The Epistemology of Love in Rūmī’s Mysticism: An Analysis in light of the Phenomenology of Husserl, Heidegger, and Merleau-Ponty

Document Type : The Quarterly Jornal

Authors

1 PhD student of Literature and Human Sciences, Kermanshah, Iran.

2 Assistant professor, Razi University, Kermanshah, Iran.

Abstract

 
Philosophically speaking, emotional knowledge—hence mystical knowledge based on love of God—was not properly considered in Western philosophical tradition. According to the predominant view in this tradition, there is not much relation between emotions and feelings, on the one hand, and great acquisitions of “pure” knowledge, on the other. On this approach, knowledge is conceived as “adequacy or maximal match” between “mental representations” and certain “essences” in the external world. This is to say that, fcontrary to “language” and “sensory data,” emotions never represent anything—indeed, they amount to more than “mental responses” to objects. This has resulted in ignorance, within this tradition, of the role of human emotional dimensions in acquisition of knowledge. Thus, Western intellectuals were motivated to revise the concept of knowledge and ways of its acquisition. In the meantime, Husserl identified the notion of “intentionality” as the most important feature of consciousness, which opened a new window to the notion of knowledge. Moreover, in his peculiar phenomenology, Heidegger showed that there is a notion of “knowledge” which is more authentic than “efficient representation.” For Heidegger, knowledge is “openness.” Hence, emotions “open” to us how things are.
This paper aims to analyze the function of love as the strongest and the most exciting emotion.

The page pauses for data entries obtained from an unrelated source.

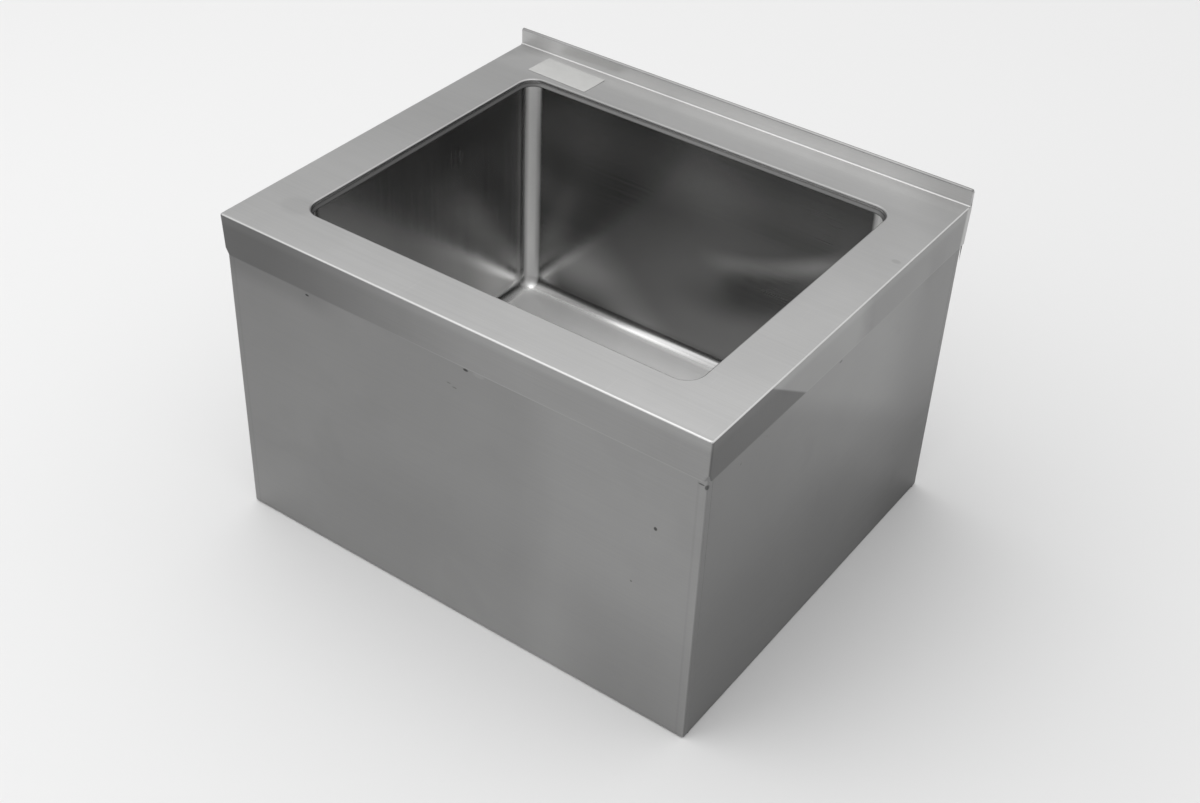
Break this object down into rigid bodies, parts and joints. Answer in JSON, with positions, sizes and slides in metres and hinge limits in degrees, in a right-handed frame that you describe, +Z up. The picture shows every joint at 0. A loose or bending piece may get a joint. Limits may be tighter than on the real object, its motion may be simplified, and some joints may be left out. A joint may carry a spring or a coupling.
{
  "type": "floor mop service sink",
  "caption": "Floor-standing stainless mop sink: folded deck with rear upstand, coved bowl, skirt panels and a basket drain with a lift-out strainer.",
  "frame": {"origin": "on the floor, under the middle of the sink's outline", "axes": "+X to the right seen from the front, +Y towards the wall, +Z up"},
  "size_m": [0.635, 0.538, 0.4306],
  "materials": {
    "brushed_sheet": "straight brushed grain, satin, light handling wear",
    "bowl_sheet": "smooth drawn sheet with faint polishing swirls",
    "panel_sheet": "fine satin mill finish, slightly mottled",
    "drain_metal": "polished",
    "strainer_metal": "polished, pressed sheet",
    "locknut_brass": "cast, dull",
    "black_rubber": "moulded, matt",
    "seal_foam": "soft foam, matt",
    "fibre_washer": "pressed fibre, matt",
    "label_paper": "blank adhesive label"
  },
  "bodies": {
    "sink": {"deck_rim": "brushed_sheet", "bowl": "bowl_sheet", "front_panel": "panel_sheet", "rear_panel": "panel_sheet", "left_panel": "panel_sheet", "right_panel": "panel_sheet", "drain_body": "drain_metal", "flange_seal": "seal_foam", "rubber_gasket": "black_rubber", "friction_washer": "fibre_washer", "drain_locknut": "locknut_brass", "blank_label": "label_paper"},
    "strainer_handle": {"strainer_post": "strainer_metal", "strainer_knob": "strainer_metal", "post_clip": "strainer_metal"},
    "strainer_basket": {"strainer_cup": "strainer_metal", "strainer_stopper": "black_rubber", "stopper_retainer": "strainer_metal"}
  },
  "joints": [
    {"name": "strainer_lift", "type": "slide", "parent": "sink", "child": "strainer_handle", "axis": [0, 0, 1], "range_m": [0, 0.38]},
    {"name": "strainer_turn", "type": "hinge", "parent": "strainer_handle", "child": "strainer_basket", "pos_m": [0, -0.0033, 0.06], "axis": [0, 0, 1], "continuous": true}
  ]
}
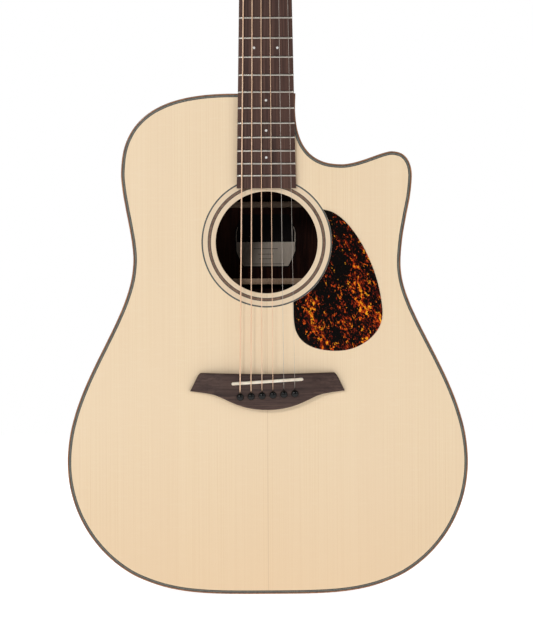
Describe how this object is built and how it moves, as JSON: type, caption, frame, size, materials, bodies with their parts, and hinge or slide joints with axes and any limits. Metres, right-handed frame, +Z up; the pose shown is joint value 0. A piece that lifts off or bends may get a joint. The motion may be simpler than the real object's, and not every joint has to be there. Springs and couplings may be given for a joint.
{
  "type": "acoustic guitar",
  "caption": "Steel-string acoustic guitar with a rounded cutaway, spruce top, dark sides, pinned bridge, geared tuners and strings held taut from bridge to headstock.",
  "frame": {"origin": "the nut's lower edge on the centreline, in the plane of the soundboard's face", "axes": "+Z up the neck to the headstock, +X to the treble side, -Y out of the soundboard towards the player"},
  "size_m": [0.407, 0.1299, 1.0465],
  "materials": {
    "spruce": "thin clear gloss",
    "rosewood": "gloss",
    "fingerboard_wood": "oiled satin",
    "bridge_wood": "oiled satin",
    "mahogany": "satin",
    "brace_spruce": "bare planed wood",
    "maple": "bare planed wood",
    "binding_wood": "gloss",
    "purfling": "gloss, layered light and dark lines",
    "ring_wood": "gloss inlay",
    "tortoise": "gloss, mottled amber and black",
    "bone": "polished bone",
    "black_plastic": "moulded gloss",
    "chrome": "polished plate",
    "steel": "plain drawn steel",
    "bronze": "wound phosphor bronze"
  },
  "bodies": {
    "guitar": {"soundboard": "spruce", "rosette_ring": "ring_wood", "rosette_line": "purfling", "top_purfling": "purfling", "top_binding": "binding_wood", "side_bass": "rosewood", "side_treble": "rosewood", "back_panel": "rosewood", "back_binding": "binding_wood", "neck_block": "mahogany", "tail_block": "mahogany", "x_brace_bass": "brace_spruce", "x_brace_treble": "brace_spruce", "upper_brace": "brace_spruce", "back_brace_1": "brace_spruce", "back_brace_2": "brace_spruce", "back_brace_3": "brace_spruce", "back_brace_4": "brace_spruce", "bridge_plate": "maple", "pickguard": "tortoise", "neck": "mahogany", "fingerboard": "fingerboard_wood", "heel_cap": "rosewood", "nut": "bone", "truss_rod": "steel", "headplate": "rosewood", "truss_cover": "black_plastic", "bridge": "bridge_wood", "saddle": "bone", "string_1": "steel", "tuner_housing_1": "chrome", "string_2": "steel", "tuner_housing_2": "chrome", "string_3": "bronze", "tuner_housing_3": "chrome", "string_4": "bronze", "tuner_housing_4": "chrome", "string_5": "bronze", "tuner_housing_5": "chrome", "string_6": "bronze", "tuner_housing_6": "chrome"},
    "knob_1": {"tuner_knob_1": "chrome"},
    "post_1": {"tuner_post_1": "chrome"},
    "knob_2": {"tuner_knob_2": "chrome"},
    "post_2": {"tuner_post_2": "chrome"},
    "knob_3": {"tuner_knob_3": "chrome"},
    "post_3": {"tuner_post_3": "chrome"},
    "knob_4": {"tuner_knob_4": "chrome"},
    "post_4": {"tuner_post_4": "chrome"},
    "knob_5": {"tuner_knob_5": "chrome"},
    "post_5": {"tuner_post_5": "chrome"},
    "knob_6": {"tuner_knob_6": "chrome"},
    "post_6": {"tuner_post_6": "chrome"},
    "pin_1": {"bridge_pin_1": "black_plastic"},
    "pin_2": {"bridge_pin_2": "black_plastic"},
    "pin_3": {"bridge_pin_3": "black_plastic"},
    "pin_4": {"bridge_pin_4": "black_plastic"},
    "pin_5": {"bridge_pin_5": "black_plastic"},
    "pin_6": {"bridge_pin_6": "black_plastic"},
    "truss_nut_body": {"truss_nut": "steel"}
  },
  "joints": [
    {"name": "tuner_1_knob_turn", "type": "hinge", "parent": "guitar", "child": "knob_1", "pos_m": [0.021, 0.02925, 0.0479], "axis": [1, 0, 0], "continuous": true},
    {"name": "tuner_1_post_turn", "type": "hinge", "parent": "guitar", "child": "post_1", "pos_m": [0.021, 0.02763, 0.0414], "axis": [0, -0.9703, 0.2419], "continuous": true},
    {"name": "tuner_2_knob_turn", "type": "hinge", "parent": "guitar", "child": "knob_2", "pos_m": [0.0232, 0.03941, 0.08865], "axis": [1, 0, 0], "continuous": true},
    {"name": "tuner_2_post_turn", "type": "hinge", "parent": "guitar", "child": "post_2", "pos_m": [0.0232, 0.03779, 0.08215], "axis": [0, -0.9703, 0.2419], "continuous": true},
    {"name": "tuner_3_knob_turn", "type": "hinge", "parent": "guitar", "child": "knob_3", "pos_m": [0.0254, 0.04957, 0.1294], "axis": [1, 0, 0], "continuous": true},
    {"name": "tuner_3_post_turn", "type": "hinge", "parent": "guitar", "child": "post_3", "pos_m": [0.0254, 0.04795, 0.1229], "axis": [0, -0.9703, 0.2419], "continuous": true},
    {"name": "tuner_4_knob_turn", "type": "hinge", "parent": "guitar", "child": "knob_4", "pos_m": [-0.0254, 0.04957, 0.1294], "axis": [1, 0, 0], "continuous": true},
    {"name": "tuner_4_post_turn", "type": "hinge", "parent": "guitar", "child": "post_4", "pos_m": [-0.0254, 0.04795, 0.1229], "axis": [0, -0.9703, 0.2419], "continuous": true},
    {"name": "tuner_5_knob_turn", "type": "hinge", "parent": "guitar", "child": "knob_5", "pos_m": [-0.0232, 0.03941, 0.08865], "axis": [1, 0, 0], "continuous": true},
    {"name": "tuner_5_post_turn", "type": "hinge", "parent": "guitar", "child": "post_5", "pos_m": [-0.0232, 0.03779, 0.08215], "axis": [0, -0.9703, 0.2419], "continuous": true},
    {"name": "tuner_6_knob_turn", "type": "hinge", "parent": "guitar", "child": "knob_6", "pos_m": [-0.021, 0.02925, 0.0479], "axis": [1, 0, 0], "continuous": true},
    {"name": "tuner_6_post_turn", "type": "hinge", "parent": "guitar", "child": "post_6", "pos_m": [-0.021, 0.02763, 0.0414], "axis": [0, -0.9703, 0.2419], "continuous": true},
    {"name": "bridge_pin_1_pull", "type": "slide", "parent": "guitar", "child": "pin_1", "axis": [0, -1, 0], "range_m": [0, 0.026]},
    {"name": "bridge_pin_2_pull", "type": "slide", "parent": "guitar", "child": "pin_2", "axis": [0, -1, 0], "range_m": [0, 0.026]},
    {"name": "bridge_pin_3_pull", "type": "slide", "parent": "guitar", "child": "pin_3", "axis": [0, -1, 0], "range_m": [0, 0.026]},
    {"name": "bridge_pin_4_pull", "type": "slide", "parent": "guitar", "child": "pin_4", "axis": [0, -1, 0], "range_m": [0, 0.026]},
    {"name": "bridge_pin_5_pull", "type": "slide", "parent": "guitar", "child": "pin_5", "axis": [0, -1, 0], "range_m": [0, 0.026]},
    {"name": "bridge_pin_6_pull", "type": "slide", "parent": "guitar", "child": "pin_6", "axis": [0, -1, 0], "range_m": [0, 0.026]},
    {"name": "truss_nut_turn", "type": "hinge", "parent": "guitar", "child": "truss_nut_body", "pos_m": [0, 0.0056, 0.0085], "axis": [0, 0, 1], "range_deg": [-180, 180]}
  ],
  "couplings": [
    {"joint": "tuner_1_post_turn", "follows": "tuner_1_knob_turn", "ratio": 0.083333},
    {"joint": "tuner_2_post_turn", "follows": "tuner_2_knob_turn", "ratio": 0.083333},
    {"joint": "tuner_3_post_turn", "follows": "tuner_3_knob_turn", "ratio": 0.083333},
    {"joint": "tuner_4_post_turn", "follows": "tuner_4_knob_turn", "ratio": 0.083333},
    {"joint": "tuner_5_post_turn", "follows": "tuner_5_knob_turn", "ratio": 0.083333},
    {"joint": "tuner_6_post_turn", "follows": "tuner_6_knob_turn", "ratio": 0.083333}
  ]
}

To do so, we deploy the phenomenological method: in light of the phenomenology of Husserl, Heidegger, and Merleau-Ponty, we seek to learn more about emotional and romantic knowledge in Rūmī’s Mathnavī. Results of a phenomenological analysis of Mathnavī’s poems confirm the possibility of gaining mystical knowledge of “love” through mystical reduction and intentionality. They show that not only is mystical knowledge possible, but is a way of knowledge largely ignored in the Western philosophical tradition.